• _THE TASK_: Return only the stretch of the material below that begins with the line containing "Write part 2" and ends with the line containing "-CLAMP_INNER + 4))", exactly; both of those lines belong to it.

Saved data entries:
★ ★ ★ ★ ★ ★ ★
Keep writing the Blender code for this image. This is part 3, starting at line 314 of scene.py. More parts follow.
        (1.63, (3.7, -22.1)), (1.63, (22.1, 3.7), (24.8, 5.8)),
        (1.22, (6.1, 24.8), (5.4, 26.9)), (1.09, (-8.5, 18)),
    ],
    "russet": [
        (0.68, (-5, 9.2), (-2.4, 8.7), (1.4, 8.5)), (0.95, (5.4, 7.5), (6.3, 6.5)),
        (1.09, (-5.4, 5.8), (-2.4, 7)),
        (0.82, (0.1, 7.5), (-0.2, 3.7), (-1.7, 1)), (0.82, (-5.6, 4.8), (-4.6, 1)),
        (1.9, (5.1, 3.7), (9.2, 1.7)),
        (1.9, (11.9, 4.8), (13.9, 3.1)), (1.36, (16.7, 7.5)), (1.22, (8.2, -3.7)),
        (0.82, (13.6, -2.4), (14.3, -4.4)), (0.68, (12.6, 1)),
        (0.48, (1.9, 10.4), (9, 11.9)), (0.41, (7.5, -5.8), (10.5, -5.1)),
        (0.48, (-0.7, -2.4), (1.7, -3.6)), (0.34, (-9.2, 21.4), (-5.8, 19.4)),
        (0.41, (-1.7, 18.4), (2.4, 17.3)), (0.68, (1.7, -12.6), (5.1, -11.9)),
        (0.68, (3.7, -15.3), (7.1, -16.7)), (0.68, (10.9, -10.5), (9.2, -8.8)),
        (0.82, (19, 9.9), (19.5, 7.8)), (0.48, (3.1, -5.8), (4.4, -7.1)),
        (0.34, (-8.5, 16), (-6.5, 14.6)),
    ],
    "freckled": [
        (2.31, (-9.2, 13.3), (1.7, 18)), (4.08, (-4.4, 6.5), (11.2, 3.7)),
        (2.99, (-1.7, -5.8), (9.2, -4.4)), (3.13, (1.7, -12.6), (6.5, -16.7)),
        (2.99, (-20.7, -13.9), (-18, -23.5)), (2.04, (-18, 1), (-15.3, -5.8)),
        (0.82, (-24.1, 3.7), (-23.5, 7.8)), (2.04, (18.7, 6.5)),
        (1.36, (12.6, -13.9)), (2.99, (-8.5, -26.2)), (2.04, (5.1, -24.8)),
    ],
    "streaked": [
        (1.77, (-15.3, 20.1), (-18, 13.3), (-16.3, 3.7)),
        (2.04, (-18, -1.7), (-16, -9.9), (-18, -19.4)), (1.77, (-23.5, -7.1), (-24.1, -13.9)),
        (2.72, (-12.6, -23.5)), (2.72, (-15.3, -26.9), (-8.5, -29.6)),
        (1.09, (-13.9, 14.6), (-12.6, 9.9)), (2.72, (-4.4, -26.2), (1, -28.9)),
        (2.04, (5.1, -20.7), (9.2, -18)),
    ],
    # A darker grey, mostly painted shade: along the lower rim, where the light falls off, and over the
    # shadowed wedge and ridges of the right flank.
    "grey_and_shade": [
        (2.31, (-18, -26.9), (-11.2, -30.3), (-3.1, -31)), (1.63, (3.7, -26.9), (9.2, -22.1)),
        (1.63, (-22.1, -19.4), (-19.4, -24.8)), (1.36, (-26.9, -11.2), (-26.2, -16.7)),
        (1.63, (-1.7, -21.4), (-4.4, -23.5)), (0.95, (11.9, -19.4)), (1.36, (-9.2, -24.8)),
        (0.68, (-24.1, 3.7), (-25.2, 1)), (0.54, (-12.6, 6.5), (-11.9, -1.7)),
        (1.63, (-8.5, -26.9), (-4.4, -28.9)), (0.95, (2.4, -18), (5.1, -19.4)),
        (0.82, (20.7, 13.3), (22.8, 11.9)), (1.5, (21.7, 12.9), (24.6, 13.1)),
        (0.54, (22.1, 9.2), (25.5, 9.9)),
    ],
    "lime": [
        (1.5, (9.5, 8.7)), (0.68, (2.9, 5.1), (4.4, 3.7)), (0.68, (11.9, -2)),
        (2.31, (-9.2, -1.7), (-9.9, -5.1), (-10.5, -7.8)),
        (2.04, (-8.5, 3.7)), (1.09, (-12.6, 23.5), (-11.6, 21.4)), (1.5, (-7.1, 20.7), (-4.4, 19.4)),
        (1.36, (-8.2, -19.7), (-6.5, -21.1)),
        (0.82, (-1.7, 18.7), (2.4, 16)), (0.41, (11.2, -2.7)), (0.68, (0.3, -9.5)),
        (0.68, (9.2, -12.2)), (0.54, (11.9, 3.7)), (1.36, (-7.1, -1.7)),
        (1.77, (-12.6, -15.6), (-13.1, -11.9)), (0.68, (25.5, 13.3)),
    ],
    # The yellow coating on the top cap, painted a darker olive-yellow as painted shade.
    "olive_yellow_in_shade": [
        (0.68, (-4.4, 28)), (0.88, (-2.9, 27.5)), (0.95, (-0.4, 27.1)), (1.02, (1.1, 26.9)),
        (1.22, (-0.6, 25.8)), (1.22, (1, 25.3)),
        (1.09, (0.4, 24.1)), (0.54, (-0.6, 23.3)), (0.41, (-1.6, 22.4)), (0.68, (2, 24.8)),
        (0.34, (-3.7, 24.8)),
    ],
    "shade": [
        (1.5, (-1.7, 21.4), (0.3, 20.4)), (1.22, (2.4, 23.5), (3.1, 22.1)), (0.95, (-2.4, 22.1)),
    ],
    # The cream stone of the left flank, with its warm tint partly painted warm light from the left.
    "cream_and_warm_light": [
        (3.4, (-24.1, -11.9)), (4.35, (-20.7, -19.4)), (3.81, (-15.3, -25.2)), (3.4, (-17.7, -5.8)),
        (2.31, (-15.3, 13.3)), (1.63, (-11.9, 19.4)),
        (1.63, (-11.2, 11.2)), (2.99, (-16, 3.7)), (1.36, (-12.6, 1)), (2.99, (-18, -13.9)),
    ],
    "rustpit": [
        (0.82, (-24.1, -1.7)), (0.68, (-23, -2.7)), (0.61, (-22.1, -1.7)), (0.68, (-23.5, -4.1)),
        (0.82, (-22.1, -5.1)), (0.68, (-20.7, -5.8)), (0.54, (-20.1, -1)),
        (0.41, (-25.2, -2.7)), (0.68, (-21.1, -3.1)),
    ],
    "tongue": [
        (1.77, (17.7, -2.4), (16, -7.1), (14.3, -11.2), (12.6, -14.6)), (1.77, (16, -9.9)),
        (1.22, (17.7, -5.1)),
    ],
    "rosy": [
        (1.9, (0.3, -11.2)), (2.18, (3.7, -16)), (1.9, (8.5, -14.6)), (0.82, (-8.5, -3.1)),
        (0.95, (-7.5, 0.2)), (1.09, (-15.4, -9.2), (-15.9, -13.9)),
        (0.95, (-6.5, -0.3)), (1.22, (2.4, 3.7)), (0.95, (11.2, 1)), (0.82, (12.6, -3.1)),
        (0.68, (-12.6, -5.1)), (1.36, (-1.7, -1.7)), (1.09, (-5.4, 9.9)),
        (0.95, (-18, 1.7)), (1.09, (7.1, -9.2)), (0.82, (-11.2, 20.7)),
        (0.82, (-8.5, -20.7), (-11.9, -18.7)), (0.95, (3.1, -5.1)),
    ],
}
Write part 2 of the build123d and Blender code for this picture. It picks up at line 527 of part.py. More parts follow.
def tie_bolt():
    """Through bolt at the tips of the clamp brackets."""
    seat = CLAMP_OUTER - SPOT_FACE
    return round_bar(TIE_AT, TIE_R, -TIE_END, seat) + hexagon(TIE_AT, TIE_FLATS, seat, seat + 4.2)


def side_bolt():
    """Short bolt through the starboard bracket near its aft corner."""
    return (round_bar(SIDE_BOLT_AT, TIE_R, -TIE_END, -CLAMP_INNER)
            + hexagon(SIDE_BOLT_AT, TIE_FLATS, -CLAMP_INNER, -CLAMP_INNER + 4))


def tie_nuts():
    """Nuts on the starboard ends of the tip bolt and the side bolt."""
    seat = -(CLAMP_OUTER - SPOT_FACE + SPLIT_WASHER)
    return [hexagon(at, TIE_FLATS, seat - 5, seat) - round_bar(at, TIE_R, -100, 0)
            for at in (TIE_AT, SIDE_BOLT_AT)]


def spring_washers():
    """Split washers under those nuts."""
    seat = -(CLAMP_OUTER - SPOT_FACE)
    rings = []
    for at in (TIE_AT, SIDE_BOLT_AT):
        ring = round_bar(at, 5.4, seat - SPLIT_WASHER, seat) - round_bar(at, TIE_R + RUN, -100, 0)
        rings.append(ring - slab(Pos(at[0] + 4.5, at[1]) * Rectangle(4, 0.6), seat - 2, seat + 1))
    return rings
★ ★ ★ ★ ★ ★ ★
• _SOLUTION BELOW_:
Write part 2 of the build123d and Blender code for this picture. It picks up at line 527 of part.py. More parts follow.
def tie_bolt():
    """Through bolt at the tips of the clamp brackets."""
    seat = CLAMP_OUTER - SPOT_FACE
    return round_bar(TIE_AT, TIE_R, -TIE_END, seat) + hexagon(TIE_AT, TIE_FLATS, seat, seat + 4.2)


def side_bolt():
    """Short bolt through the starboard bracket near its aft corner."""
    return (round_bar(SIDE_BOLT_AT, TIE_R, -TIE_END, -CLAMP_INNER)
            + hexagon(SIDE_BOLT_AT, TIE_FLATS, -CLAMP_INNER, -CLAMP_INNER + 4))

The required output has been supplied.